What were the exact opening words of the service?

"Christ is risen."

What books did the congregation use during the service?

Lutheran Service Book; The Holy Bible, New International Version; service leaflet.

What musical instruments were played?

Electric organ with a very nice French Romantic array of stops and a good artificial reverberation. The organist chose her registrations well and played competently, but I'll have more to say about her playing in a moment.

Did anything distract you?

The obligatory babbling infant. Also, the vacancy pastor looked exactly like the late actor Fred Gwynne, star of such TV classics as Car 54 Where Are You and The Munsters, as well as the film Pet Sematary.

Was the worship stiff-upper-lip, happy clappy, or what?

Conservative Lutheran. The first part of the service, up to and including the sermon, was conducted by the vicar in cassock-alb, cincture and pectoral cross; the remainder by the vacancy pastor in cassock-alb, cincture and stole. It was all done ad orientem. There were no lay readers or acolytes. Large parts of the service were chanted. In the Nicene Creed we said we believed in "one holy Christian and apostolic church."

Exactly how long was the sermon?

13 minutes.

On a scale of 1-10, how good was the preacher?

7 – Vicar McKinley delivered an interesting message but I believe he had a printed text in front of him, although he tried to sound extemporaneous.

In a nutshell, what was the sermon about?

The vicar said that men are fascinated by fire. Wood cannot burn spontaneously; it must be ignited. A fire must be fueled to keep it going. Once removed from the flame, wood will tend to extinguish itself and cool off. That's how faith works. It must be ignited by the Holy Spirit and nourished by preaching and the sacraments. If we remove ourselves from worship, our faith may cool off and eventually be extinguished. The devil is ever-ready to snatch faith away from us; the sacraments guard us against temptation. Faith comes from God alone, who places us in Jesus hands through baptism. Preachers can preach God's word to us, but the Holy Spirit instills in us faith in God's word and keeps us there. God uses us to be witnesses to his work and to be agents of mercy and hope in an unbelieving world. Death is the final victory.

Which part of the service was like being in heaven?

The welcome seemed warm and sincere, and the organ really did sound lovely.

And which part was like being in... er... the other place?

But the organist played too softly to support congregational singing. The hymns were traditional and well chosen, but we all had trouble keeping up with the accompaniment because we couldn't hear it. And I have long felt that Lutheran service music is unsingable, and today's service music did nothing to disprove my contention. The congregation appeared to think so too, as singing was generally quite weak. My biggest disappointment, though, came at communion time. The service leaflet admonished everyone to read the sections entitled "The Office of the Keys and Confession" and "The Sacrament of the Altar" in the Small Catechism, which is conveniently included in the Lutheran Service Book, before deigning to approach the communion rail. As a result, I felt decidedly unwelcome at communion and in fact did not go forward to receive.

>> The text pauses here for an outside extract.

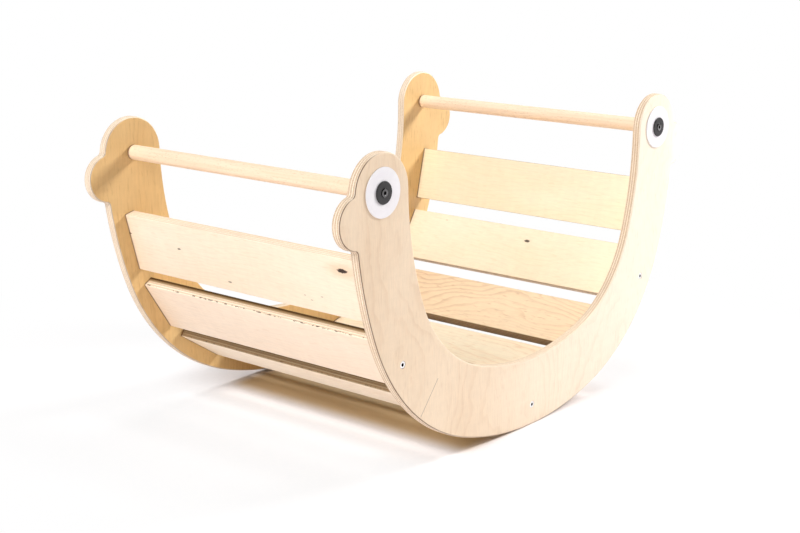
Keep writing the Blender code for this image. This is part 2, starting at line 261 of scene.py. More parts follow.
def panel_outline():
    """The whole outline, once round against the clock, and its outward directions."""
    quarter = math.pi / 2
    beak = HEAD + np.array([BEAK_REACH, -BEAK_DROP])
    low = meeting(neck, neck_radius + CORNER, beak, BEAK_RADIUS + CORNER, -1)
    high = meeting(HEAD, BAND / 2 + CORNER, beak, BEAK_RADIUS + CORNER, 1)
    parts = [arc(c, r, a - quarter, b - quarter) for c, r, a, b in ARC_CHAIN[:-1]]
    parts.append(arc(neck, neck_radius, neck_start - quarter, heading(neck, low)))
    parts.append(arc(low, -CORNER, heading(neck, low) + math.pi, heading(low, beak), CORNER_STEP))
    parts.append(arc(beak, BEAK_RADIUS, heading(beak, low), heading(beak, high), BEAK_STEP))
    turn = heading(high, beak) + 2 * math.pi
    parts.append(arc(high, -CORNER, turn, heading(HEAD, high) + math.pi, CORNER_STEP))
    parts.append(arc(HEAD, BAND / 2, heading(HEAD, high), math.pi, HEAD_STEP))
    parts += [arc(c, -(r - BAND), b - quarter, a - quarter) for c, r, a, b in ARC_CHAIN[::-1]]
    points = np.concatenate([p for p, _ in parts] + [[[0.0, BAND]]])
    out = np.concatenate([n for _, n in parts] + [[[0.0, 1.0]]])
    mirror = np.array([-1.0, 1.0])
    return (
        np.concatenate([points, points[-2:0:-1] * mirror]),
        np.concatenate([out, out[-2:0:-1] * mirror]),
    )


outline, out_of_wood = panel_outline()
print("outline points:", len(outline), "from", outline.min(0), "to", outline.max(0))

# %% [markdown]
# ## Where the slats sit
# The slats follow the panels' curve a little inside the outer edge, at an even pitch measured
# along that curve. A slat's own frame has its width along the curve, its length across the rocker
# and its thickness towards the middle.


# %% Slat frames
def slat_frame(number):
    """Middle of a slat in X and Z, and the slope of the curve there."""
    left_over = abs(number) * SLAT_PITCH
    for centre, radius, start, end in ARC_CHAIN:
        path = radius - SLAT_INSET
        slope = start + left_over / path
        if slope <= end:
            break
        left_over -= path * (end - start)
    side = math.copysign(1.0, number)
    place = centre + path * outwards(slope)
    return np.array([side * place[0], place[1]]), side * slope


def slat_axes(number):
    """Middle of a slat, and the directions across it and through it."""
    middle, slope = slat_frame(number)
    return middle, np.array([math.cos(slope), math.sin(slope)]), -outwards(slope)


def slat_section(round_radius, grow=0.0, steps=6):
    """Cross-section of a slat: a rectangle whose corners are quarter circles."""
    half = np.array([SLAT_WIDTH, SLAT_PLY]) / 2 - round_radius
    turn = (np.arange(4)[:, None] + np.linspace(0, 1, steps + 1)) * math.pi / 2
    corner = np.array([[1, 1], [-1, 1], [-1, -1], [1, -1]])
    ray = np.stack([np.cos(turn), np.sin(turn)], axis=-1)
    return (corner[:, None] * half + (round_radius + grow) * ray).reshape(-1, 2)


def screw_middle(number):
    """Middle of a screw: in line with its slat, a little nearer the panel's outer edge."""
    middle, slope = slat_frame(number)
    return middle + (SLAT_INSET - SCREW_INSET) * outwards(slope)


def into_place(section, number):
    """Turn section points (across, through) into X and Z of the rocker."""
    middle, u, w = slat_axes(number)
    return middle + section[:, :1] * u + section[:, 1:] * w


SLATS = range(-4, 5)
print("slat middles:", [np.round(slat_frame(n)[0], 4).tolist() for n in SLATS])

# %% [markdown]
# ## Side panels
# The real panels are 15 mm birch plywood with a 3 mm rounded edge. A thin box with a Bevel
# modifier would round them too, but here the edge is a grid: the outline is drawn in by
# R * (1 - cos a) while the surface drops by R * (1 - sin a), for a from 90 degrees at the face to
# 0 at the rim, and back on the other side. The two faces are flat, with real holes for the
# screws and bolts, and the inner face has the shallow pockets that take the slats.


# %% Build a panel
def once_round(steps):
    """Evenly spread angles, once round."""
    return np.arange(steps) * 2 * math.pi / steps


def ring(radius, middle, sides=40):
    """A circle of 2-D points."""
    turn = once_round(sides)
    return np.asarray(middle) + radius * np.stack([np.cos(turn), np.sin(turn)], axis=1)


def lifted(y):
    """A function that puts 2-D points on the plane at y."""
    return lambda flat: np.stack([flat[:, 0], np.full(len(flat), y), flat[:, 1]], axis=1)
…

What happened when you hung around after the service looking lost?

After the dismissal and blessing, the vicar remained at the altar to deliver an interminable series of announcements, complete with contributions from various members of the congregation. He then said, "Let us now begin our Sunday school class." I took that as my cue to get up and leave, which I did as soon as the vicar turned again to face the east as he opened Sunday school with a prayer.

How would you describe the after-service coffee?

On the way out, I saw that coffee and a bowl of cut-up fruit were waiting in the fellowship hall, but I didn't stay.

How would you feel about making another visit (where 10 = ecstatic, 0 = terminal)?

2 – I've noticed in the past that Missouri Synod Lutheranism seems colder and more dour than its evangelical counterpart, and it seemed to me that this church fit squarely into the cold and dour mold.

Did the service make you feel glad to be a Christian?


What one thing will you remember about all this in seven days' time ?

An eastward facing celebration and closed communion in a Lutheran church.